Her property holdings, known as the Crown Estate, posted a record profit of £240.2m, a net rise of 4% in the year through March 2012 largely due to strong tenant demand for its shops in the upmarket Regent Street and St James's districts of London.

At a time when Britain is in recession and many families are feeling the pinch of higher household costs and taxes, the Queen's allowance will rise to £36m from £30m, the level at which it was frozen in October 2010 under new laws which peg her pay to the estate's profits.

"It's a great set of results and I'm sure everyone's going to be happy," Crown Estate Chief Executive Alison Nimmo said.

Celebrations

The 85-year-old queen celebrated her 60th year on the throne this month with a 1 000-vessel flotilla on London's River Thames and nationwide street parties.

She has been paid by taxpayers through an allowance set by Parliament and via other government grants since King George III ceded all property profits to the Treasury in 1760.
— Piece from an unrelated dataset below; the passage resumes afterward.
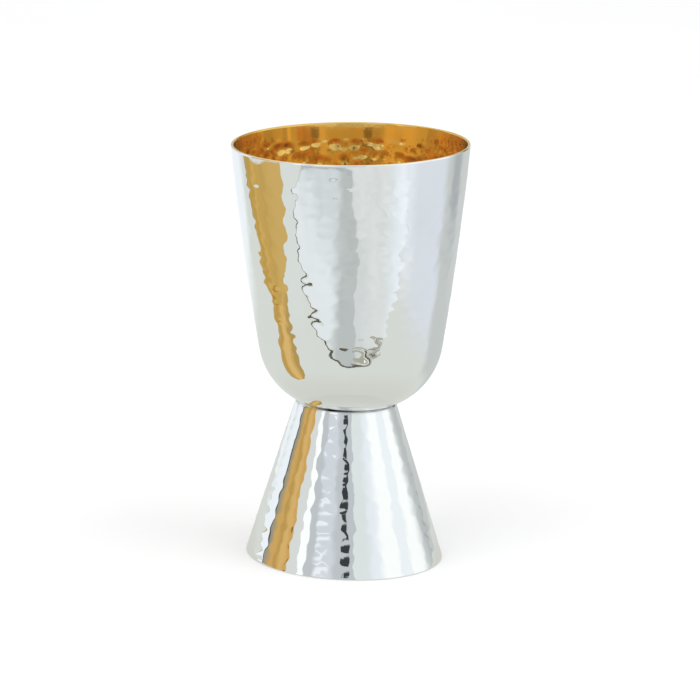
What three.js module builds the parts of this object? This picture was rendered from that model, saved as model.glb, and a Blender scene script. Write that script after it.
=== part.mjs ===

The Crown Estate pays all of its profit to the Treasury, or finance ministry. Under new laws that come into effect in 2013-14, the monarch's pay is calculated as 15% of the estate's profits from two years prior.

Rise and fall with economy

The changes were designed to ensure the queen's pay would rise and fall with the health of the British economy, which this year entered its second recession since the start of the global financial crisis.

Used mainly to pay the Royal household's staff as well as for items like laundry, stationery and official functions, her 2013-14 pay will be the highest since 2008 though still less than half of her 1991 pay of £77.3m.

The Crown Estate, which owns a mix of wind farms, retail parks and most of Britain's seabed in addition to its central London properties, outperformed the industry's Investment Property Databank (IPD) benchmark index due to strong international interest in the London property market and the country's growing dependency on renewable energy.

The value of its property portfolio rose 7.4% to £7.6bn from the previous year, while the total return, which includes rental income, was 16.8&, outperforming the IPD index by 10.4 percentage points.

Its London projects include the £500m regeneration of the St James's district, where it will redevelop almost 300 000 square feet of new shops, offices and homes.